L’introduction en bourse du géant pétrolier saoudien a fait couler beaucoup d’encre la semaine dernière, et en fera sans doute encore beaucoup dans l’avenir. Entre des médias européens très critiques et une presse du Moyen-Orient dithyrambique, les avis sont partagés. Néanmoins les chiffres sont eux incontestablement là, et le projet du prince héritier Mohamed Bin Salmane semble au final bien parti. Même si la roue peut encore tourner…

Mercredi 11 décembre 2019, premier jour de la tant attendue cotation de Saudi Aramco.

Cela fait plus de 2 ans que le sujet est sur la table. Le Prince Mohamed Bin Salmane n’a eu de cesse de s’enorgueillir de ce qui sera la plus grosse introduction en bourse de l’histoire avec une valorisation de 2000 milliards de dollars. Seulement voilà, des semaines, voire des mois avant la première cotation, des voix ont commencé à s’élever pour remettre en cause ce chiffre. D’abord, parce qu’au final Aramco n’a été valorisée qu’à 1700 milliards de dollars, et ensuite parce que même cette dernière valorisation est contestée par des analystes de différentes places financières internationales.

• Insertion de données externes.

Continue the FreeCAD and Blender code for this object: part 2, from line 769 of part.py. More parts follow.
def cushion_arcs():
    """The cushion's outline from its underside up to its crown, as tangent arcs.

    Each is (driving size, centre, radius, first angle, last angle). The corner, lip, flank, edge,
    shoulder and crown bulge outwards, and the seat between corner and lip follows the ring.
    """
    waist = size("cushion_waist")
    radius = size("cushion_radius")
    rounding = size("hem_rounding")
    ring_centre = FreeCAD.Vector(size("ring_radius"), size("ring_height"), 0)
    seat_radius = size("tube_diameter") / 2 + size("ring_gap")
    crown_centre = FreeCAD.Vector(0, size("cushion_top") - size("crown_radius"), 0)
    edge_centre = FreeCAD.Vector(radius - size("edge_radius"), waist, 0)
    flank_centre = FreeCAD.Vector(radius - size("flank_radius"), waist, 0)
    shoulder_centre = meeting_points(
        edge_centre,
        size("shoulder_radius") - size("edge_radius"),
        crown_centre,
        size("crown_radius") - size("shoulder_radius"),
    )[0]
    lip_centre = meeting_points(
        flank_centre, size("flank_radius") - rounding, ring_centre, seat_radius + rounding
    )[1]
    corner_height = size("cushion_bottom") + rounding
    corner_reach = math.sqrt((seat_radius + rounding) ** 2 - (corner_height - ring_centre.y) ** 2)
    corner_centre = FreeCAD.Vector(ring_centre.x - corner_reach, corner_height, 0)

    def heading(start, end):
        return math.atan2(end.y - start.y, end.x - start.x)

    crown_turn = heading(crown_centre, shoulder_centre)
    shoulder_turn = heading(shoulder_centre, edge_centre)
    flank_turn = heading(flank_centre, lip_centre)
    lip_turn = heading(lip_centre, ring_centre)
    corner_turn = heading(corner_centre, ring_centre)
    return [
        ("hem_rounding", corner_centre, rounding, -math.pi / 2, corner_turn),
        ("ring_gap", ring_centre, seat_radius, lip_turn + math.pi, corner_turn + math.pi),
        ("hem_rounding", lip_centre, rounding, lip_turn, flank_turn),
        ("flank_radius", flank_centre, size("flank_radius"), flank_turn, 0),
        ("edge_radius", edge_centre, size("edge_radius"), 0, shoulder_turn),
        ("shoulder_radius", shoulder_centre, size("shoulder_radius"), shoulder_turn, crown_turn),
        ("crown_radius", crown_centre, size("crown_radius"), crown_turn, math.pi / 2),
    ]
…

L’échec annoncé a-t-il eu lieu?

Les raisons invoquées sont diverses et variées, mais peuvent être résumées ainsi : «mode de calcul contesté, basé sur les réserves plutôt que sur le cash-flow, instabilité géopolitique sur fond de guerre coûteuse au Yémen et volatilité des cours du pétrole,…». C’est ce qui aurait d’ailleurs dissuadé les Japonais de JXTG par exemple d’investir, alors même qu’ils figurent parmi les plus gros acheteurs de brut auprès d’Aramco. D’après les déclarations des dirigeants à Tokyo, le repoussoir tient en un mot : la transparence. Toutefois selon certains gestionnaires de portefeuille, ce point ne devrait pas susciter d’inquiétudes : «Avec l’automatisation des process, il y aura moins d’espace pour l’intervention humaine et le maquillage des registres. La transparence viendra avec la modernisation. Parfois, la technologie réussit là où la politique a échoué».

L’entrée en Bourse d’Aramco a eu lieu le 5 décembre sur le Tadawul. Le fleuron saoudien a mis sur le marché 1,5% de son capital à 32 riyals par action (8,53 dollars), ce qui devrait rapporter 25,6 milliards d’euros, qui seront gérés par le Public Investment Fund (PIF) en soutien du plan Vision 2030 (cf encadré «La Vision 2030 by MBS»).

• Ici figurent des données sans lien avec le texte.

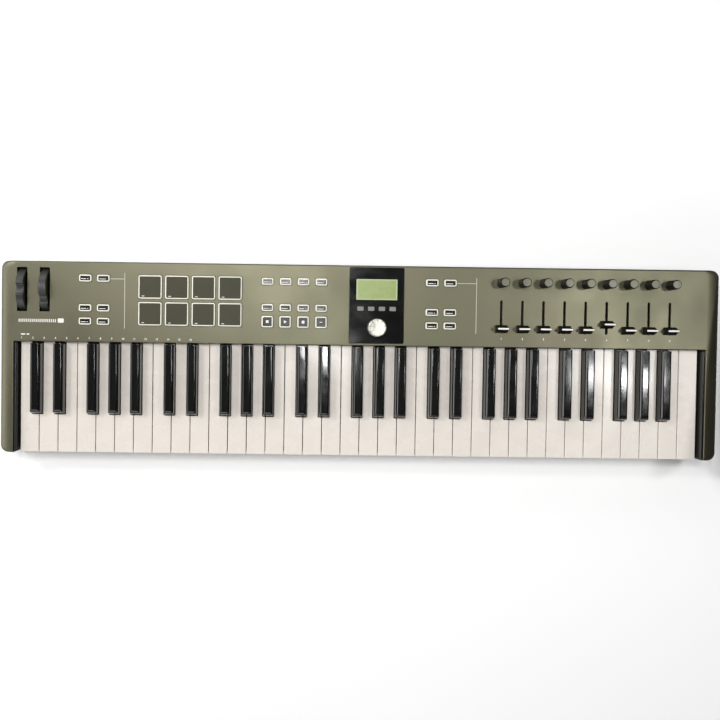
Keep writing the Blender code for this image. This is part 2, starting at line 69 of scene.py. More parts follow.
SHELL_LOW, SHELL_HIGH = node_box("top_case")
BASE_LOW, BASE_HIGH = node_box("bottom_case")
CHASSIS_LOW, CHASSIS_HIGH = node_box("key_chassis")
FASCIA_LOW, FASCIA_HIGH = node_box("display_fascia")
MODULE_LOW, MODULE_HIGH = node_box("display_module")
PAD_TOP_Z = node_box("pad_mat")[1].z
MENU_TOP_Z = node_box("button_mat_display")[1].z
BUTTON_TOP_Z = node_box("button_mat_left")[1].z
DIAL_LOW, DIAL_HIGH = node_box("encoder_knob")
KNOB_LOW, KNOB_HIGH = node_box("knob_1")
SHARP_LOW, SHARP_HIGH = node_box("keys_sharps_1")

HALF_W = SHELL_HIGH.x
HALF_D = SHELL_HIGH.y
PANEL_Z = SHELL_HIGH.z
SEAM_TOP = SHELL_LOW.z
SEAM_LOW = BASE_HIGH.z
FLOOR_Z = BASE_LOW.z

# Driving dimensions of the case
CORNER_R = 9.0
WALL = 2.6
CHEEK_IN = 429.0
PANEL_FRONT = 19.0
LIP_BOTTOM = 45.5
FRONT_WALL_Z = 11.5
END_CURVE = (17.0, 6.0)
REAR_CURVE = 2.0
FLOOR_T = 2.5

# Keys
OCTAVES = 5
KEY_PITCH = 23.5
KEY_GAP = 0.9
SHARP_SLOT = 14.5
SHARP_W = 13.5
NATURAL_TOP = 42.2
SHARP_FRONT = -70.5
SHARP_REAR = 17.3
KEY_FRONT = -118.3
KEY_REAR = 24.5
SPINE_Y = (42.0, 50.0)
SPINE_T = 2.8
SPINE_Z = {"naturals_a": 25.8, "naturals_b": 29.0, "sharps": 32.2}

# Panel layout
WHEEL_R = 29.0
WHEEL_LOW_R = 20.0
WHEEL_SLOT = (12.4, 54.0)
WHEEL_REST = {"pitch_wheel": 0.0, "mod_wheel": 0.48}
WHEEL_SET = 0.7  # the rims stand this far left of their CAD nodes
WHEEL_HALF = 5.0
AXLE_R = 2.4
WHEEL_Y = 83.4
WHEEL_Z = 30.7
PAD_X = -261.2
PAD_PITCH = 32.85
PAD_ROWS = (88.0, 55.1)
PAD_SIZE = 28.8
LEFT_X = (-341.2, -318.9)
RIGHT_X = (87.0, 109.5)
SIDE_ROWS = (98.0, 61.5, 45.0)
SIDE_KEY = (15.5, 8.7)
MID_X = -116.5
MID_PITCH = 22.15
MID_ROWS = (97.1, 64.7, 47.4)
MID_KEY = (14.3, 8.7)
CENTRE_X = (FASCIA_LOW.x + FASCIA_HIGH.x) / 2
GLASS = (50.6, 25.5)
GLASS_Y = 88.8
MENU_PITCH = 13.3
MENU_Y = 65.0
MENU_KEY = (8.0, 5.5)
DIAL_Y = (DIAL_LOW.y + DIAL_HIGH.y) / 2
DIAL_R = (DIAL_HIGH.x - DIAL_LOW.x) / 2
STRIPS = 9
KNOB_Y = (KNOB_LOW.y + KNOB_HIGH.y) / 2
KNOB_R = (KNOB_HIGH.x - KNOB_LOW.x) / 2
FADER_SLOT = (37.2, 77.2)
CAP_BASE = 50.7
PANEL_HOLE_DEPTH = 5
STRIP_X = (424.9, 428.6)
SOCKETS = ("midi_socket", "usb_socket", "pedal_socket")
PRINT_T = 0.04


# Outlines

def turns(count):
    """The angles of a full circle in equal steps."""
    return [2 * math.pi * i / count for i in range(count)]


def rounded(x0, x1, y0, y1, radius, steps=4):
    """A rectangle with round corners, anticlockwise."""
    outline = []
    for x, y, start in ((x1, y0, -90), (x1, y1, 0), (x0, y1, 90), (x0, y0, 180)):
        cx = x - radius if x == x1 else x + radius
        cy = y - radius if y == y1 else y + radius
        for i in range(steps + 1):
            angle = math.radians(start + 90 * i / steps)
            outline.append((cx + radius * math.cos(angle), cy + radius * math.sin(angle)))
    return outline


def spot(cx, cy, width, depth, radius, steps=4):
    """A function of inset that gives a rounded rectangle about a centre."""
    def outline(inset):
        w = width / 2 - inset
        d = depth / 2 - inset
        return rounded(cx - w, cx + w, cy - d, cy + d, max(radius - inset, 0.05), steps)
    return outline


def disc(cx, cy, radius, count=32):
    """A function of inset that gives a circle."""
    def outline(inset):
        r = radius - inset
        return [(cx + r * math.cos(a), cy + r * math.sin(a)) for a in turns(count)]
    return outline


def soften(corners, radius, inset, steps=3):
    """Rounds the corners of an anticlockwise outline that is already inset."""
    outline = []
    count = len(corners)
    for i, corner in enumerate(corners):
        here = Vector(corner)
        before = (Vector(corners[i - 1]) - here).normalized()
        after = (Vector(corners[(i + 1) % count]) - here).normalized()
        convex = before.x * after.y - before.y * after.x < 0
        r = max(radius - inset, 0.05) if convex else radius + inset
        centre = here + (before + after) * r
        first = here + before * r - centre
        last = here + after * r - centre
        for k in range(steps + 1):
            t = k / steps * math.pi / 2
            point = centre + first * math.cos(t) + last * math.sin(t)
            outline.append((point.x, point.y))
    return outline


def quarter(across, down, steps):
    """Insets and depths of a quarter ellipse, from the side to the face."""
    angles = [math.pi / 2 * i / steps for i in range(steps + 1)]
    return [(across * (1 - math.cos(a)), down * (1 - math.sin(a))) for a in angles]


def slab(outline, z0, z1, top=0.0, bottom=0.0, steps=3):
    """Rings of a slab whose edges are rounded by these radii."""
    levels = [(0, z0)]
    if bottom:
        levels = [(inset, z0 + drop) for inset, drop in reversed(quarter(bottom, bottom, steps))]
    levels += [(inset, z1 - drop) for inset, drop in quarter(top, top, steps)] if top else [(0, z1)]
    return [[(x, y, z) for x, y in outline(inset)] for inset, z in levels]


def flare(outline, z0, z1, radius, steps=3):
    """Rings of a cutter that leaves a rounded edge round the hole at z1."""
    levels = [(0, z0)]
    levels += [(-inset, z1 - drop * 1.02 + 0.01) for inset, drop in quarter(radius, radius, steps)]
    levels.append((-radius, z1 + 3))
    return [[(x, y, z) for x, y in outline(inset)] for inset, z in levels]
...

Le prix de l’action du géant pétrolier saoudien Aramco a grimpé au deuxième jour de cotation à la Bourse de Riyad, jeudi 12 décembre, portant la valorisation de l’entreprise à près de 2.000 milliards de dollars, montant que le gouvernement cherche activement à atteindre. Dans le détail, à la clôture des échanges à 12h 00 GMT, le prix de l’action d’Aramco s’élevait à 36,80 riyals (9,81 dollars), en hausse de 4,55%, portant la valorisation de l’entreprise à 1.962 milliards de dollars, après de fortes fluctuations dans la journée.

10% d’investisseurs étrangers seulement

Malgré cette performance, beaucoup prédisent que cette hausse ne peut être que de courte durée. C’est ce qu’on peut lire dans une analyse du Capital Economics. Si les actions d’Aramco ont été proposées sur le marché saoudien uniquement aux investisseurs institutionnels, aux citoyens saoudiens, aux résidents étrangers en Arabie saoudite et aux citoyens des pays du Golfe, les fortunes du pays et même auraient été invitées avec insistance et empressement à participer à l’opération. Même les banques saoudiennes ont proposé des crédits pour permettre aux petits investisseurs d’acheter des titres.

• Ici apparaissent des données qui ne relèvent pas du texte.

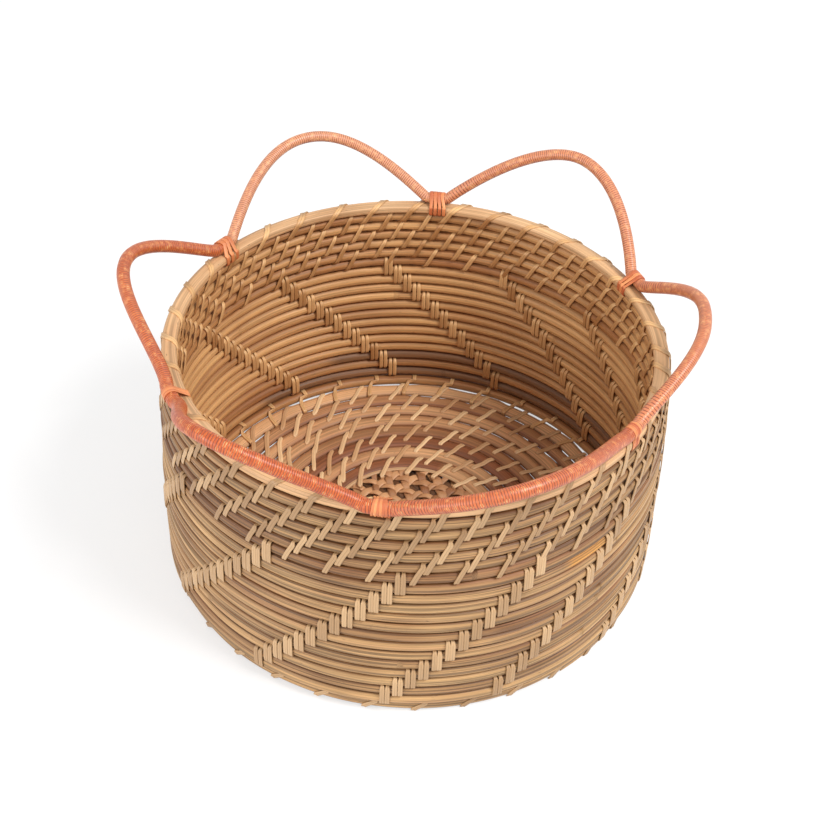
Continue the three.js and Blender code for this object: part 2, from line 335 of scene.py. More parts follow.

Au vu des derniers chiffres, l’opération peut certes être qualifiées de succès et la présence de 10% seulement d’investisseurs étrangers est relativisée même si l’opération avait pour deuxième objectif de placer des actions auprès d’investisseurs étrangers.

Le grand lancement d’Aramco a finalement réduit la voilure.Le calendrier prévoyait à la base une entrée en deux temps : d’abord sur le Tadawul, la Bourse nationale saoudienne, en décembre. Puis, en 2020, Aramco devait faire son entrée sur une place financière internationale. Mais le projet d’entrer sur une place financière internationale est désormais repoussé.

Aujourd’hui, la valorisation est jugée «artificielle» par de nombreux analystes occidentaux, au regard de la gouvernance de l’entreprise et des risques, au point que les analystes de Sanford C. Bernstein & Co conseillent aux actionnaires de vendre au plus vite pour prendre leurs gains.

Les responsables saoudiens restent eux imperturbables, contre vents et marée.

«C’est une étape significative dans l’histoire de la société et un progrès important pour la réalisation de « Vision 2030 », le plan directeur du royaume pour une diversification et une croissance économiques durables», a déclaré le président du Conseil d’administration d’Aramco, Yasir al-Rumayyan.